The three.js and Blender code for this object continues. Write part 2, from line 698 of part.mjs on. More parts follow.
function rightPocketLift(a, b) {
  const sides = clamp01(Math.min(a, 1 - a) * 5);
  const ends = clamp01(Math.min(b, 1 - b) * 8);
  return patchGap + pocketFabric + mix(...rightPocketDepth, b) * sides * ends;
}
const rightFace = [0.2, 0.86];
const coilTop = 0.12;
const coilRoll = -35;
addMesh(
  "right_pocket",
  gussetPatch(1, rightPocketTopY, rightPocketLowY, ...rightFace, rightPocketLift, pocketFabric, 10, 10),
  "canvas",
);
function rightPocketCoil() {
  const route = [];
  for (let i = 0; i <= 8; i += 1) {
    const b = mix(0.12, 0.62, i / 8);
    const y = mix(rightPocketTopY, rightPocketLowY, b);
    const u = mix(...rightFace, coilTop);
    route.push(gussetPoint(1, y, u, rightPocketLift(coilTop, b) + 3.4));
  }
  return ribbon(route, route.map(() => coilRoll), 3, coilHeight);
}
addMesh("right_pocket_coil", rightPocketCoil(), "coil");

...

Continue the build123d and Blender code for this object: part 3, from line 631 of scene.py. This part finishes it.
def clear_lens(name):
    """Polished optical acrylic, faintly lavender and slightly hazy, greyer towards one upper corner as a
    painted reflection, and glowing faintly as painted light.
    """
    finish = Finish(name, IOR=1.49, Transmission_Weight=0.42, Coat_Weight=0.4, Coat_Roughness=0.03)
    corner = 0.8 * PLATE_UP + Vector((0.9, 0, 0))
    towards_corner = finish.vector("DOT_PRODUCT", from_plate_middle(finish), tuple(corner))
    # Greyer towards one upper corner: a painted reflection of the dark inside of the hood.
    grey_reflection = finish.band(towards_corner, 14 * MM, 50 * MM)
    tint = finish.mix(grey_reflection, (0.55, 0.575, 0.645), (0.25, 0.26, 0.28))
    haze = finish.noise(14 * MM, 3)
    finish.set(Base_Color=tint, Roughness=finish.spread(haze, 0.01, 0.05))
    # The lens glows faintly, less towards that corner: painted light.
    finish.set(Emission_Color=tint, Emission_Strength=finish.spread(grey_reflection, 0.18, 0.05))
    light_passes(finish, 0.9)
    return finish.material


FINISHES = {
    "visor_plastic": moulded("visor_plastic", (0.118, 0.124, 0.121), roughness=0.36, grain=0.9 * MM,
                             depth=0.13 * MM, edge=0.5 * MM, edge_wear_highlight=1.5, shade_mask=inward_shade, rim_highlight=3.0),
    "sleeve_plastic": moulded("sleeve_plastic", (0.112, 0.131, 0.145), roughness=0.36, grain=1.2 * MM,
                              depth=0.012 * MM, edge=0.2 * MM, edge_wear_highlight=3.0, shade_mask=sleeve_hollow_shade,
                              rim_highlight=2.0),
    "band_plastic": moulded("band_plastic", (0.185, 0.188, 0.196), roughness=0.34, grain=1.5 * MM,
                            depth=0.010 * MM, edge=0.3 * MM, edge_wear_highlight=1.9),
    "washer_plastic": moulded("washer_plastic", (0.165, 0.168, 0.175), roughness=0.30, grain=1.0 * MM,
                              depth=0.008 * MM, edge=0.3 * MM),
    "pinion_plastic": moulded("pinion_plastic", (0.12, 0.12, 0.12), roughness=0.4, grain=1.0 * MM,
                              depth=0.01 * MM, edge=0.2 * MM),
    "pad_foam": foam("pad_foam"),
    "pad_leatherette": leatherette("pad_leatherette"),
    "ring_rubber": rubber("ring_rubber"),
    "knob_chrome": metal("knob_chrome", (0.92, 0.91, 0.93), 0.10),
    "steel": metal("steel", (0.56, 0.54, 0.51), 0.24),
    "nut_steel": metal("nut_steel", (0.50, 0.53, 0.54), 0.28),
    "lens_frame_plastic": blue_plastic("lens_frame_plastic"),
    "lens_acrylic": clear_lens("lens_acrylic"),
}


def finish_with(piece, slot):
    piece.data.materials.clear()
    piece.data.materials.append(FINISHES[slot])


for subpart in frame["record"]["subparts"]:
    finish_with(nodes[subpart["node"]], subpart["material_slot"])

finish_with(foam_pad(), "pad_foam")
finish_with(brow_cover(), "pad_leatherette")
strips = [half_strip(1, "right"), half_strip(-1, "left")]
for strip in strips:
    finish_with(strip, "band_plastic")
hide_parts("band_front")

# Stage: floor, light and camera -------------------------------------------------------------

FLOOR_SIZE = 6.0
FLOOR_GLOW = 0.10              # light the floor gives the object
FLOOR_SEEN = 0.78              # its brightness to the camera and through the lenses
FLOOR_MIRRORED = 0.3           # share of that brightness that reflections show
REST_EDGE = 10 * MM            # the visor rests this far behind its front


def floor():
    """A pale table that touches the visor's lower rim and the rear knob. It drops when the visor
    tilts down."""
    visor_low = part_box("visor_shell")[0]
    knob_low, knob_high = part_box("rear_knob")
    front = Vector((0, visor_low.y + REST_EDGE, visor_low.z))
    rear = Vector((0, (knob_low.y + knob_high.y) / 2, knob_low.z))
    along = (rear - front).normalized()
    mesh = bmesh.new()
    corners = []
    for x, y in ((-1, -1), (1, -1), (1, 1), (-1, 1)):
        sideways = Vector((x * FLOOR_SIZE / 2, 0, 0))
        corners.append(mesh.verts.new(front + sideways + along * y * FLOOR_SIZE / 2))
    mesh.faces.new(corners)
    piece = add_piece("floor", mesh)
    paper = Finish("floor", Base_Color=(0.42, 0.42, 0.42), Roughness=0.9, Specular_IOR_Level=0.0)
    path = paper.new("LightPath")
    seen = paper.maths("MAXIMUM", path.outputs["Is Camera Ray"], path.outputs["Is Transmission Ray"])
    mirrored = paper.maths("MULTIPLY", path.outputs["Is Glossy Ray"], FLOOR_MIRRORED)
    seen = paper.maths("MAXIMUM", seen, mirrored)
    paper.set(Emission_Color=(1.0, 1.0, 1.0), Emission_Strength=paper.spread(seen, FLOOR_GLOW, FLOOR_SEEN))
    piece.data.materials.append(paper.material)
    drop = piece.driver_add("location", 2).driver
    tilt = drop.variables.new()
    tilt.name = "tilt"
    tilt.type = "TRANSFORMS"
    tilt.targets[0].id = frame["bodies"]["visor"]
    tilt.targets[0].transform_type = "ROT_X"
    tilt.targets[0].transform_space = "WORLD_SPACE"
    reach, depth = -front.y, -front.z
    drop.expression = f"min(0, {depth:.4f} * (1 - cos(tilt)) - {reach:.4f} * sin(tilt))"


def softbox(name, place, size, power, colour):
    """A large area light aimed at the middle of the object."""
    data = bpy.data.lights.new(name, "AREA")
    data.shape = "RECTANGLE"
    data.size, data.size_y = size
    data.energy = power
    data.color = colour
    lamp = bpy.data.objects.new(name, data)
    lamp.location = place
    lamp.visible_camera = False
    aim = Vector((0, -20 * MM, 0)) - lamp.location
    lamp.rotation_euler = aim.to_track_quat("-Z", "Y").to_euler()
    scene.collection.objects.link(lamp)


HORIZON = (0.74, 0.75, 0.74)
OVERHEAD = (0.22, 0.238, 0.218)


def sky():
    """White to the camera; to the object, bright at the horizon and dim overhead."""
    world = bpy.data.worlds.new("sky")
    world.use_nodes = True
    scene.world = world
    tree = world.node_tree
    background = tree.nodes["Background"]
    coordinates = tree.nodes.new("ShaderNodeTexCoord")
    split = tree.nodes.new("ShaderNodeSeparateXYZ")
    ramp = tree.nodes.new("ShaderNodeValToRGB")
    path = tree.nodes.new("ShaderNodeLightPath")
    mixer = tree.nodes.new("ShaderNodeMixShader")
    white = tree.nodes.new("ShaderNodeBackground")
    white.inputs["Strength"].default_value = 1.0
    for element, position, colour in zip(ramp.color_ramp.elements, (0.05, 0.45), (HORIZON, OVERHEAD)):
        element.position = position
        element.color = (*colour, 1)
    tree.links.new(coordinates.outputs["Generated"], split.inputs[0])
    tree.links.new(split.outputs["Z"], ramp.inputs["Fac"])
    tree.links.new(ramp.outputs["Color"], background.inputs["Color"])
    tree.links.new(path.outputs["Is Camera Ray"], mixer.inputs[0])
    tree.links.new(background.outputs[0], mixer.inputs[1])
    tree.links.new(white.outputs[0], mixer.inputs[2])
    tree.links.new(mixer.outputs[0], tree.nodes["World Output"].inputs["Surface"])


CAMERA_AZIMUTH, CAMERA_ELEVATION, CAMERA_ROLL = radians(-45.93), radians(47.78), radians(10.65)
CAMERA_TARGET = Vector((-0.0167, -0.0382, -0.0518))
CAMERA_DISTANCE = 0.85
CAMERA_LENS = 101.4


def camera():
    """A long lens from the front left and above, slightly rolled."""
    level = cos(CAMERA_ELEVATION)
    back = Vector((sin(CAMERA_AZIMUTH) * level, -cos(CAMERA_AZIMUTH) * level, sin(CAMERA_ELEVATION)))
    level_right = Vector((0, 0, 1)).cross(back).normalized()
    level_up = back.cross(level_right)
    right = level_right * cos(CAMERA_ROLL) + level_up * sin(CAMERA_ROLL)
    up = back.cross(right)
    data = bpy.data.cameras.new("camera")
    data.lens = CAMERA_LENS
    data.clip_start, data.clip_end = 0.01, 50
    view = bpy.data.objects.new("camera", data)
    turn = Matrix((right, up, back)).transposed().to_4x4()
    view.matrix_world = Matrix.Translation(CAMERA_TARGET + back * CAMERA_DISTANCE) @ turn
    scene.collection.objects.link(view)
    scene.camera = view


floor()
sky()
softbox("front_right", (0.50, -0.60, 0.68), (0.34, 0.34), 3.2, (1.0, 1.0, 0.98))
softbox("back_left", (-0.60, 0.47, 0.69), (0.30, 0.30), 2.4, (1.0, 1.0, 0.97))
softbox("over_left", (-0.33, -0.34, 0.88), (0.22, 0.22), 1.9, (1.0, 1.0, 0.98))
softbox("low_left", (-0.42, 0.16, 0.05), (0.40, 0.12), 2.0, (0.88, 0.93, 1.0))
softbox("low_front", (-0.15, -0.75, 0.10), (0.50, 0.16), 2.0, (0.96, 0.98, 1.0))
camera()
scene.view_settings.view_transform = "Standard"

* * *

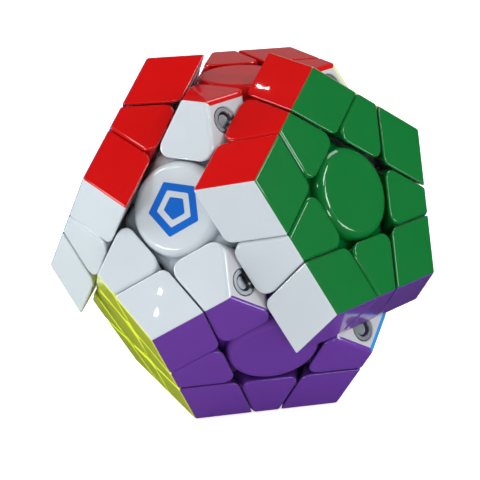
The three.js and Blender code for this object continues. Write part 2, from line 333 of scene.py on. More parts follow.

▶ [Your goal] Copy out every line that includes the word "continues".

▶ [Output]
The three.js and Blender code for this object continues. Write part 2, from line 698 of part.mjs on. More parts follow.
The three.js and Blender code for this object continues. Write part 2, from line 333 of scene.py on. More parts follow.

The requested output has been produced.